Consequently, the bereaved family and the broader community, while lamenting the loss of a cherished figure, now find themselves compelled to question the efficacy of existing grievance redressal channels, which appear to have offered merely perfunctory assurances rather than concrete remedial measures, thereby prompting a call for an independent inquiry into administrative conduct.
Should the municipality be held legally liable for the preventable fatality that arose from documented neglect of essential safety standards, and if so, what statutory mechanisms exist to ensure that compensation is not merely symbolic but reflects the true societal cost of such administrative dereliction?
Furthermore, does the current framework for municipal procurement and budgetary oversight provide sufficient checks to prevent recurring under‑funding of community assets, or must legislators contemplate a more rigorous audit regime that mandates transparent reporting and punitive consequences for chronic under‑investment?

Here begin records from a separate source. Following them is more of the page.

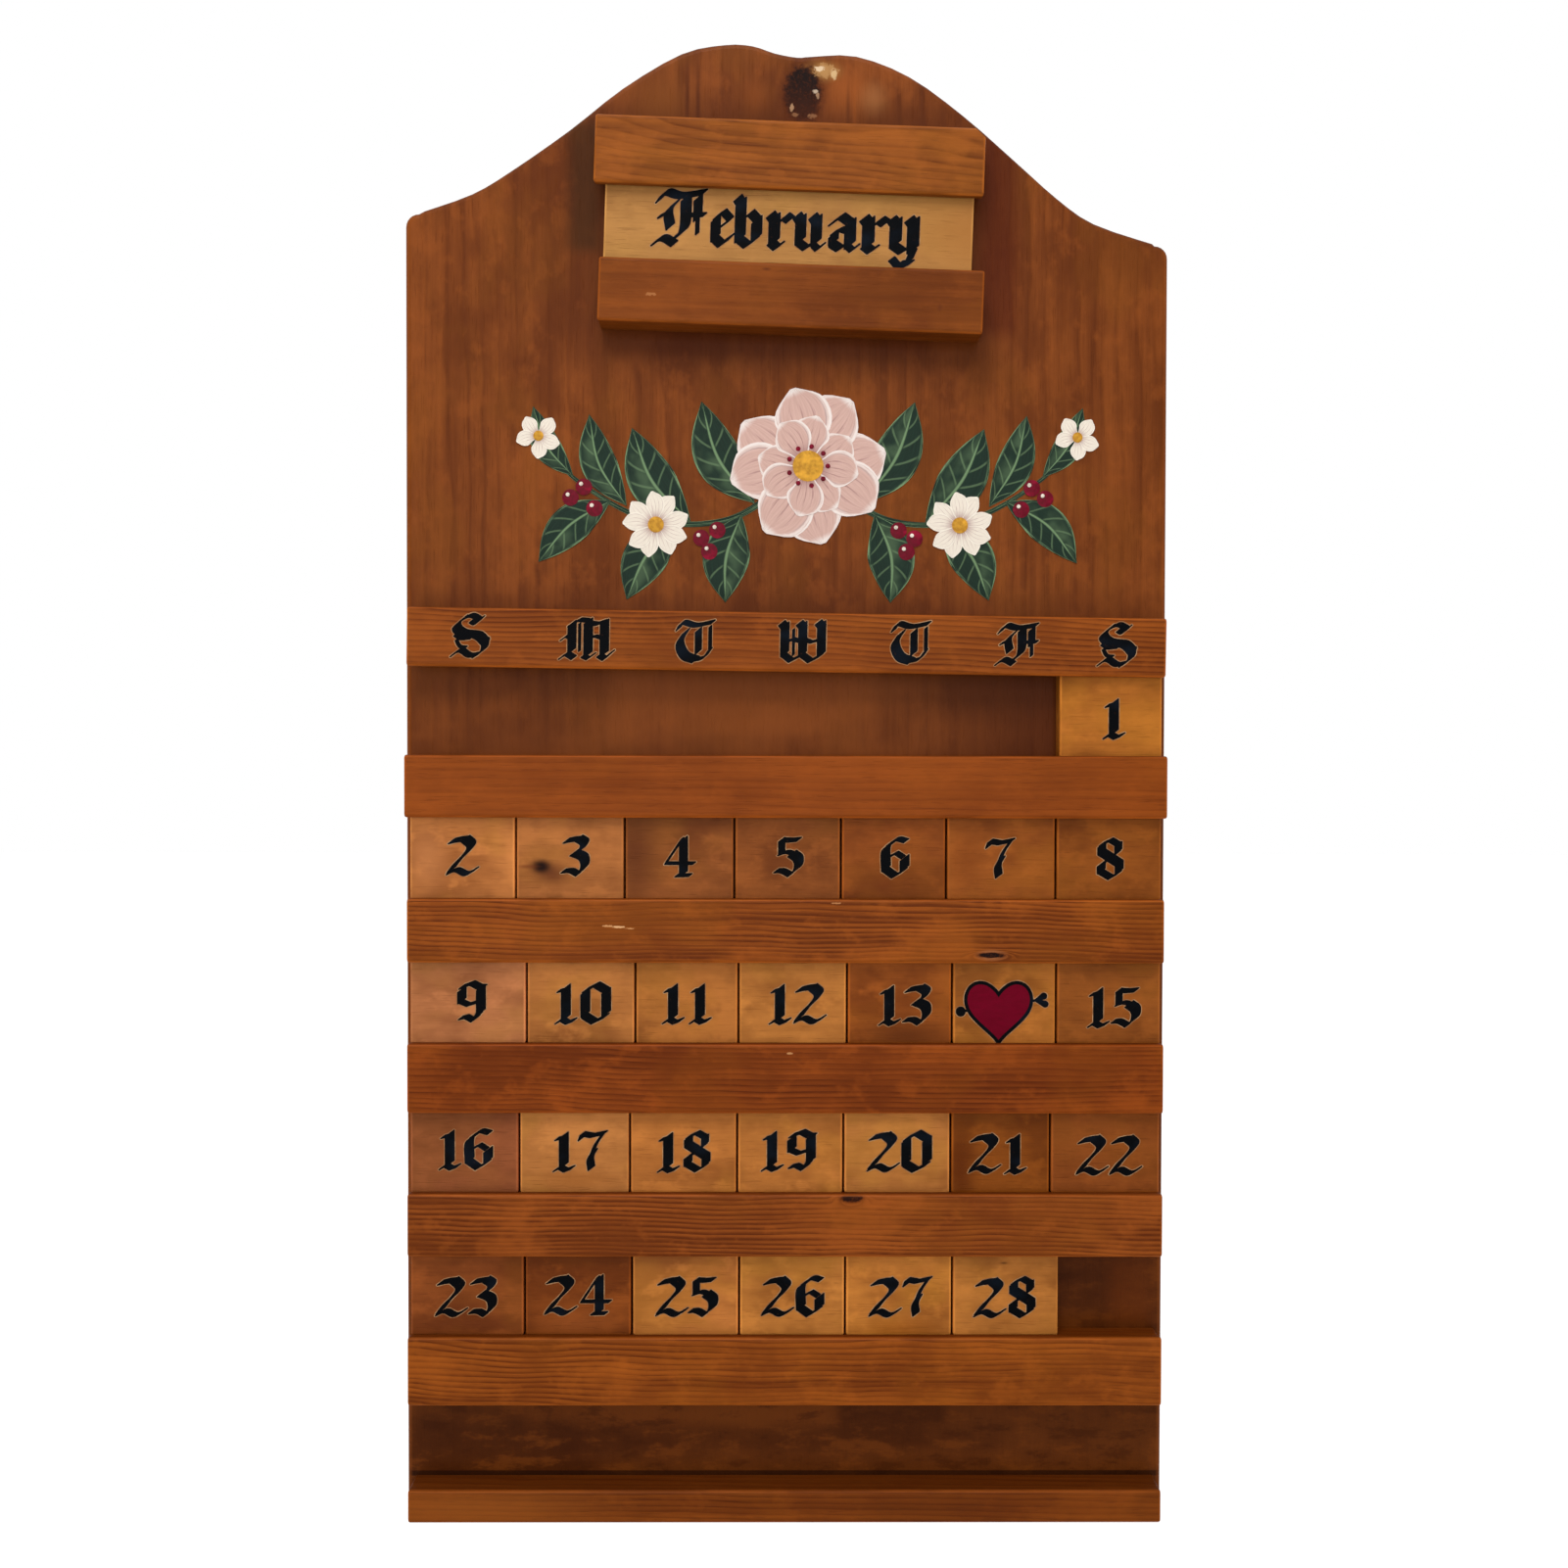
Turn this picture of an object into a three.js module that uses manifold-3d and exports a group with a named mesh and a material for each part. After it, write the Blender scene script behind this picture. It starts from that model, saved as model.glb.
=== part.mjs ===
// A wooden perpetual calendar that hangs on a wall. Rails are glued across a crested back board, and
// loose day tiles and a month plate slide between them. Millimetres, +Z up, +Y into the wall. The
// origin is the centre of the board's back face.
import * as THREE from 'three';
import { mergeVertices } from 'three/addons/utils/BufferGeometryUtils.js';
import Module from 'manifold-3d';

// Back board, from the foot up
const boardWidth = 285.75;
const boardThickness = 19;
const boardEasing = 2.2;
const shoulderRadius = 5;
const crestRise = 72;
const crestAboveMonthRail = 33.7;
const pictureHeight = 104.5;

// Rails
const railSetback = 3.175;
const railDepth = 12.7;
const railEasing = 1.3;
const railEndEasing = 0.7;
const lipThickness = 3.2;
const upperLip = 6.35;
const lowerLip = 1;
const glueLine = 0.1;
const weekdayRailHeight = 21.8;
const weekdayRailTiltDegrees = 0.75;
const weekRailHeight = 25;
const longRailOverhang = 0.9;
const ledgeHeight = 12.2;
const monthRailLength = 141.4;
const monthRailTiltDegrees = 1.9;
const lowerMonthRailHeight = 23.2;
const upperMonthRailHeight = 24.7;
const upperMonthRailOverhang = 0.8;
const upperMonthRailShift = -0.5;
const lowerMonthRailShift = 1.7;
const cornerTrimRun = 4.2;
const cornerTrimDrop = 3.7;

// Openings between the rails
const firstWeekOpening = 30.8;
const weekOpening = 29.9;
const lastWeekOpening = 31.5;
const monthOpening = 27.1;

// Day tiles and month plate
const placesInWeek = 7;
const heartDay = 14;
const tileGap = 0.8;
const tileThickness = 8.5;
const tileEasing = 0.7;
const tileCornerRadius = 0.9;
const monthPlateLength = 136;
const seatGap = 0.3;
const liftClearance = 2;

// Sawtooth hanger, let into the back
const hangerBelowTop = 40;
const hangerLength = 44;
const hangerHeight = 9;
const hangerThickness = 1;
const hangerCornerRadius = 2;
const hangerToothCount = 13;
const hangerToothPitch = 2.2;
const hangerToothDepth = 1.6;
const hangerNailInset = 4;
const hangerPocketDepth = 8;
const hangerPocketBelowStrip = 9;
const hangerPocketMargin = 1.5;
const nailLength = 10;
const nailShankRadius = 0.7;
const nailTipLength = 1.6;
const nailHeadRadius = 1.8;
const nailHeadThickness = 0.7;

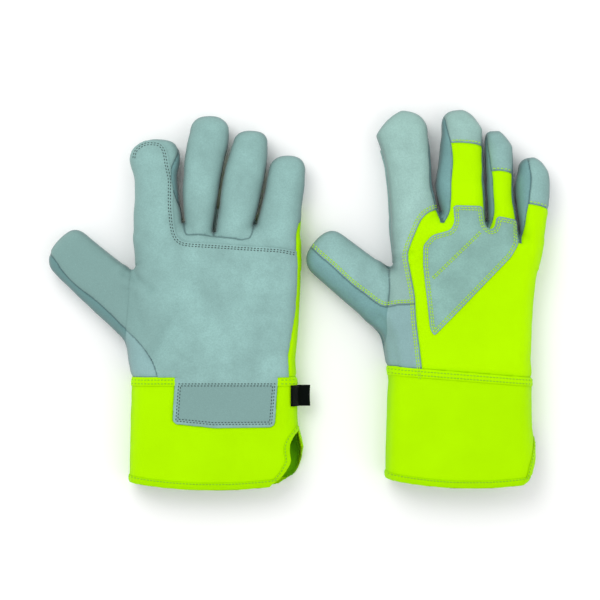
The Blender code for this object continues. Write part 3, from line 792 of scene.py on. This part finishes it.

Lastly, in an era where civic engagement is professed as a cornerstone of democratic governance, what recourse remains for ordinary residents when municipal promises are relegated to the realm of rhetorical flourish, and how might the law evolve to empower constituents to compel tangible compliance with statutory duties concerning public health, safety, and equitable allocation of municipal resources?
Is there, therefore, a compelling case for the establishment of an independent municipal oversight board endowed with statutory authority to review, adjudicate, and enforce compliance with safety regulations, thereby ensuring that future generations may partake in communal sports without the looming specter of administrative negligence?